— START —

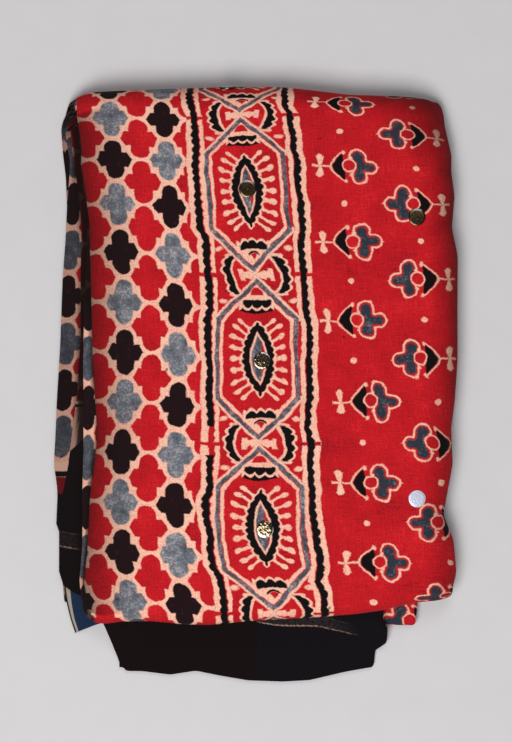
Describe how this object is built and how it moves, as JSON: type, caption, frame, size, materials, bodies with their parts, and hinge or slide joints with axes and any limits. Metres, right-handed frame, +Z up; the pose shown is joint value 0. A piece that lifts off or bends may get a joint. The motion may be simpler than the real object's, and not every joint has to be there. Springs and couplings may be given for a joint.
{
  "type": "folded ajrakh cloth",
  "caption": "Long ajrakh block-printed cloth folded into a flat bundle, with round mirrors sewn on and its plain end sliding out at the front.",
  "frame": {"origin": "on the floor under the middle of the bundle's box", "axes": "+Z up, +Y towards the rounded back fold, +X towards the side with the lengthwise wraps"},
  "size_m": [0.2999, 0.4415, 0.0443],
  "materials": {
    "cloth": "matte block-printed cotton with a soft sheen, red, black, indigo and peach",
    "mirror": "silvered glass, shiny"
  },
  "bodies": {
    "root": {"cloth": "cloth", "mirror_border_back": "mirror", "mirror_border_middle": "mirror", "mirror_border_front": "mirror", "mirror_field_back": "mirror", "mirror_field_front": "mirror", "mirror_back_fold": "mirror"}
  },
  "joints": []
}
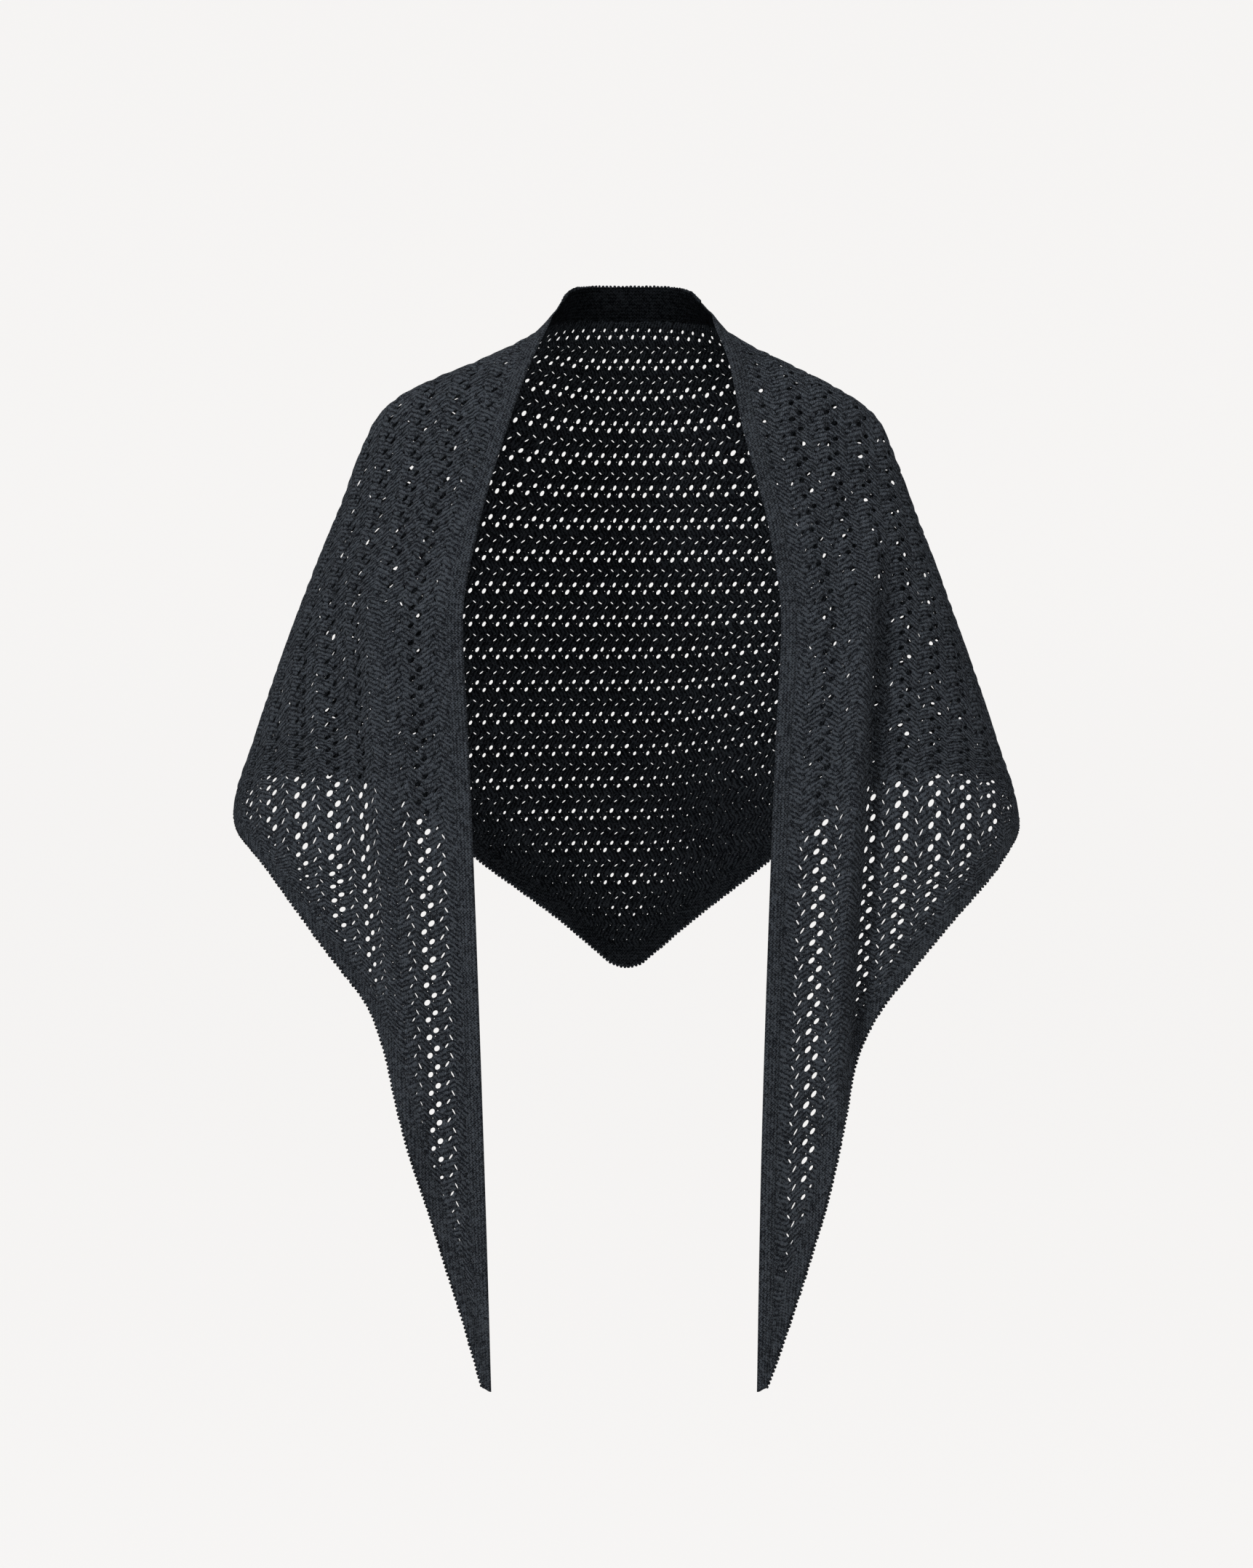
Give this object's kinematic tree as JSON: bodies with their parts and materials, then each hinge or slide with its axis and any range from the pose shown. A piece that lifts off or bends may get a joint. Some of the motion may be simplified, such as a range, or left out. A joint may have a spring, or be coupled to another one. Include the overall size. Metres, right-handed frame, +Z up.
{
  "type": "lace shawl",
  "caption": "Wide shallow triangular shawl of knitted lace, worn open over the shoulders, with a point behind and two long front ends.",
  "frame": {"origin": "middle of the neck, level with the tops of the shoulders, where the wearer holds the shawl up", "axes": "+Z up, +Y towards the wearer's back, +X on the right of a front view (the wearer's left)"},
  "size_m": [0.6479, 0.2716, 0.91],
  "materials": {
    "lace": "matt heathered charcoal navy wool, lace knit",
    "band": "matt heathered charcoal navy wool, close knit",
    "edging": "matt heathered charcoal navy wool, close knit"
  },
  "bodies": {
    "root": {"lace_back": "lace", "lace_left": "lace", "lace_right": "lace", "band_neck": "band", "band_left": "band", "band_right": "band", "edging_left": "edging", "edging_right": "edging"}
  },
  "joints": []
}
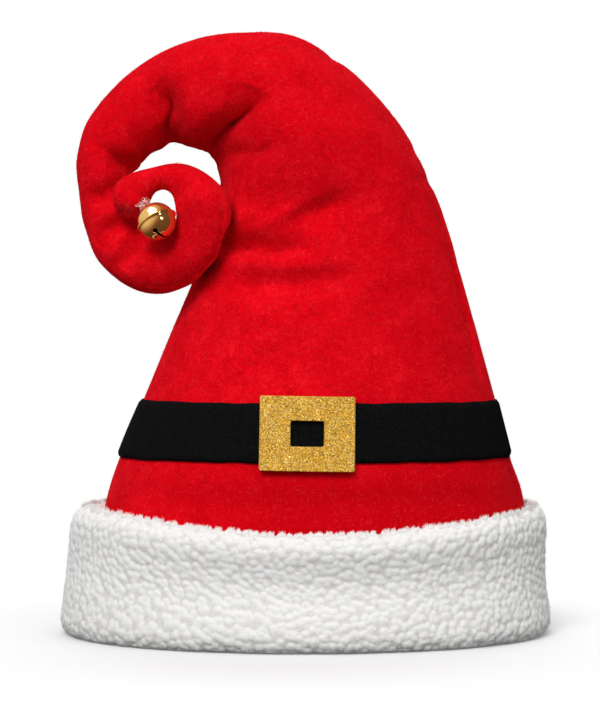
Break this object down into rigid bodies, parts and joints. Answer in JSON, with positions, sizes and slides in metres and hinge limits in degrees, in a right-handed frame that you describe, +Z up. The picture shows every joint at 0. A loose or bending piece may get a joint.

— END —

• _INSTRUCTIONS TO FOLLOW_
Reproduce all of the material above word for word.

• _COMPLETE OUTPUT_
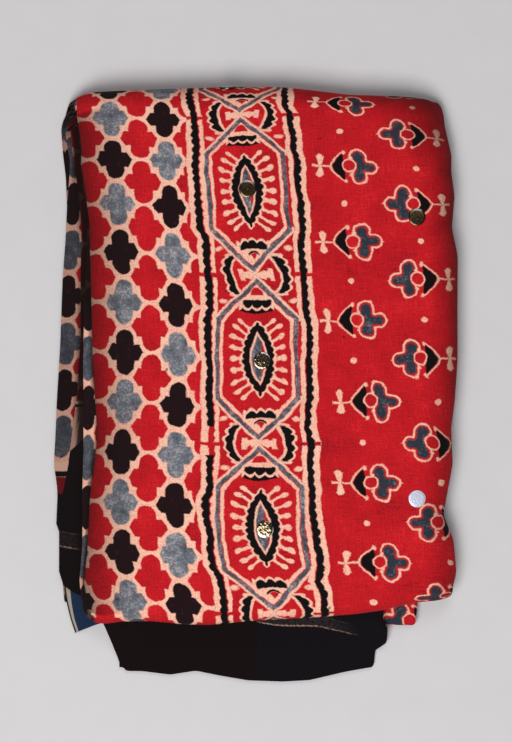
Describe how this object is built and how it moves, as JSON: type, caption, frame, size, materials, bodies with their parts, and hinge or slide joints with axes and any limits. Metres, right-handed frame, +Z up; the pose shown is joint value 0. A piece that lifts off or bends may get a joint. The motion may be simpler than the real object's, and not every joint has to be there. Springs and couplings may be given for a joint.
{
  "type": "folded ajrakh cloth",
  "caption": "Long ajrakh block-printed cloth folded into a flat bundle, with round mirrors sewn on and its plain end sliding out at the front.",
  "frame": {"origin": "on the floor under the middle of the bundle's box", "axes": "+Z up, +Y towards the rounded back fold, +X towards the side with the lengthwise wraps"},
  "size_m": [0.2999, 0.4415, 0.0443],
  "materials": {
    "cloth": "matte block-printed cotton with a soft sheen, red, black, indigo and peach",
    "mirror": "silvered glass, shiny"
  },
  "bodies": {
    "root": {"cloth": "cloth", "mirror_border_back": "mirror", "mirror_border_middle": "mirror", "mirror_border_front": "mirror", "mirror_field_back": "mirror", "mirror_field_front": "mirror", "mirror_back_fold": "mirror"}
  },
  "joints": []
}
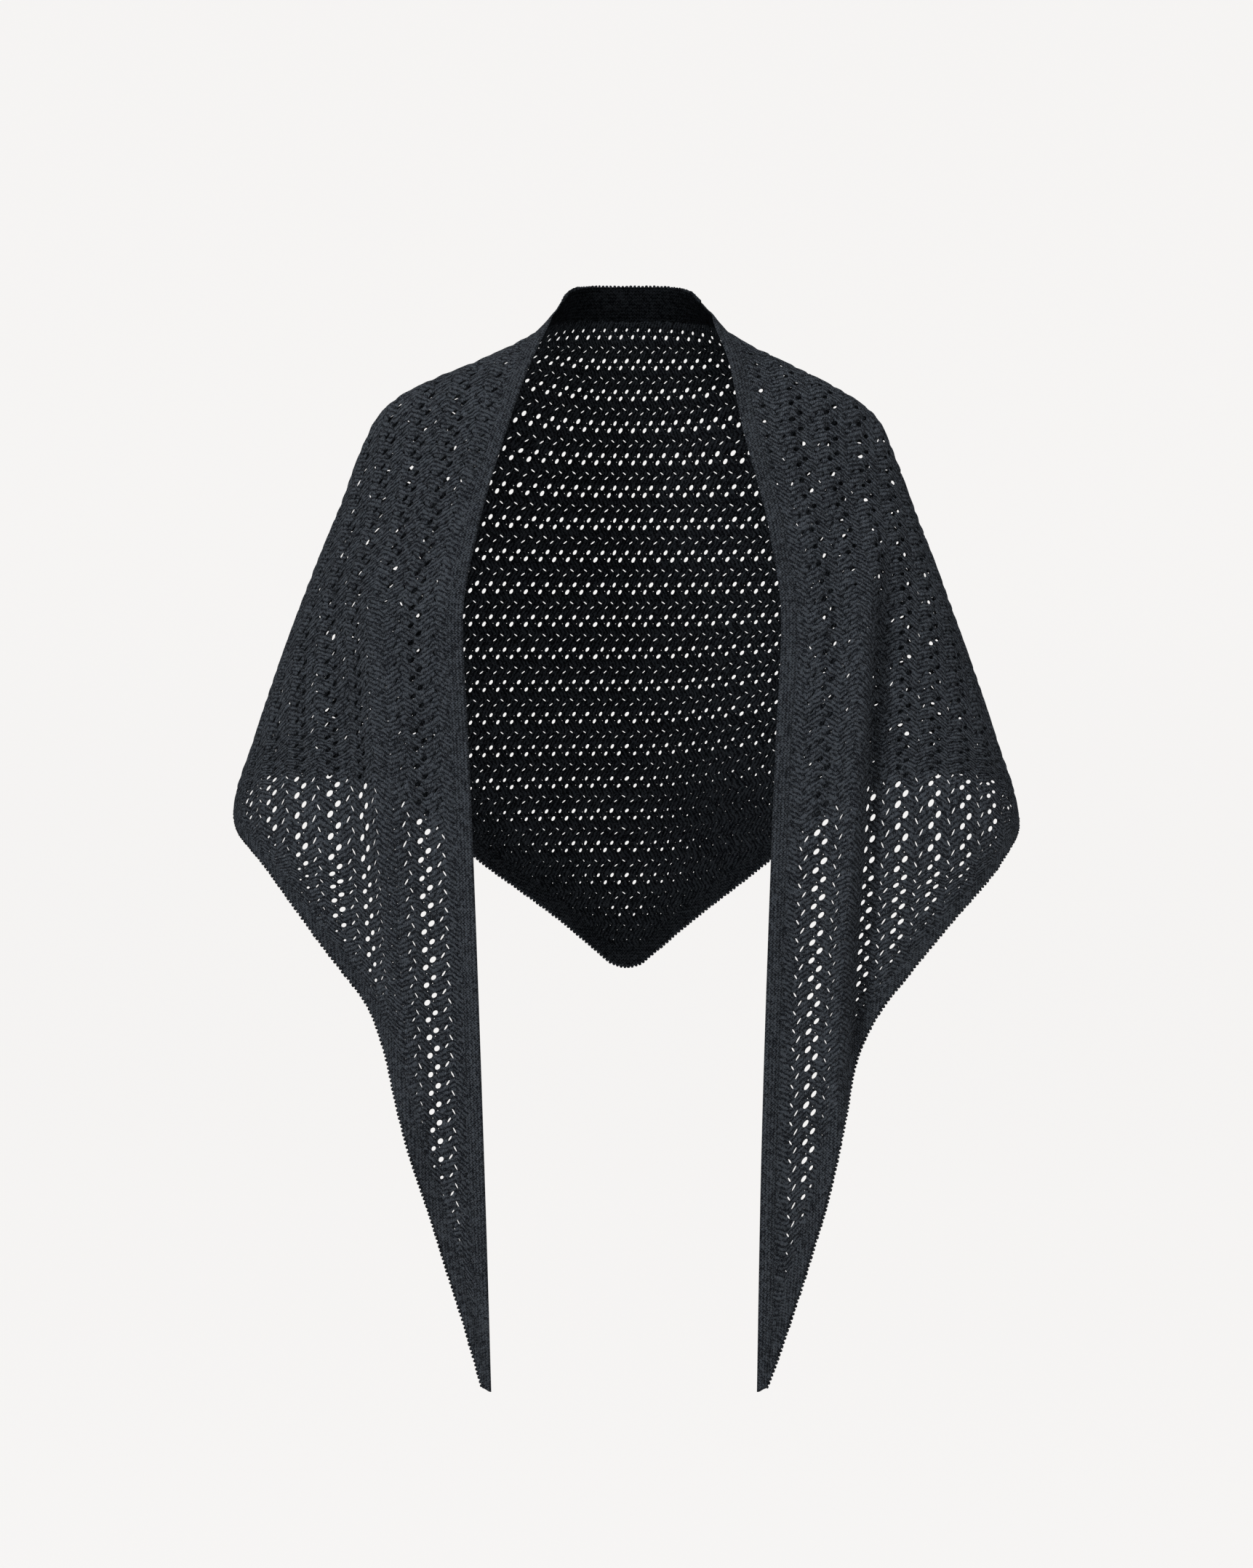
Give this object's kinematic tree as JSON: bodies with their parts and materials, then each hinge or slide with its axis and any range from the pose shown. A piece that lifts off or bends may get a joint. Some of the motion may be simplified, such as a range, or left out. A joint may have a spring, or be coupled to another one. Include the overall size. Metres, right-handed frame, +Z up.
{
  "type": "lace shawl",
  "caption": "Wide shallow triangular shawl of knitted lace, worn open over the shoulders, with a point behind and two long front ends.",
  "frame": {"origin": "middle of the neck, level with the tops of the shoulders, where the wearer holds the shawl up", "axes": "+Z up, +Y towards the wearer's back, +X on the right of a front view (the wearer's left)"},
  "size_m": [0.6479, 0.2716, 0.91],
  "materials": {
    "lace": "matt heathered charcoal navy wool, lace knit",
    "band": "matt heathered charcoal navy wool, close knit",
    "edging": "matt heathered charcoal navy wool, close knit"
  },
  "bodies": {
    "root": {"lace_back": "lace", "lace_left": "lace", "lace_right": "lace", "band_neck": "band", "band_left": "band", "band_right": "band", "edging_left": "edging", "edging_right": "edging"}
  },
  "joints": []
}
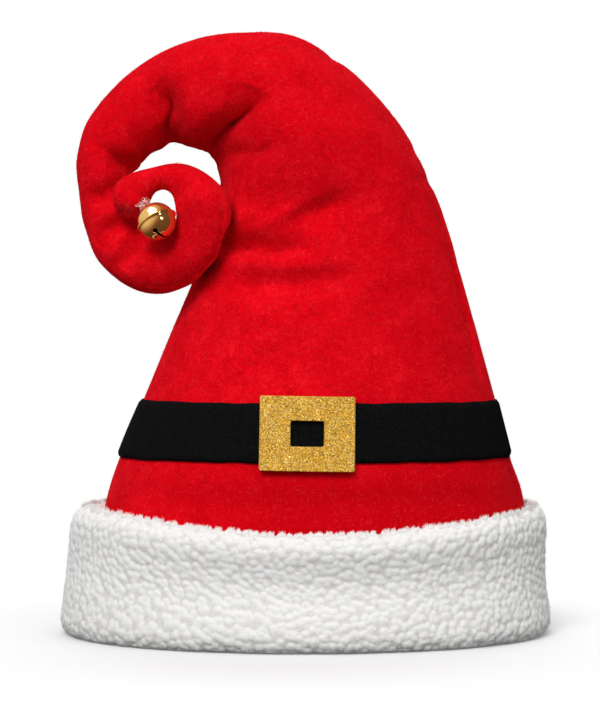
Break this object down into rigid bodies, parts and joints. Answer in JSON, with positions, sizes and slides in metres and hinge limits in degrees, in a right-handed frame that you describe, +Z up. The picture shows every joint at 0. A loose or bending piece may get a joint.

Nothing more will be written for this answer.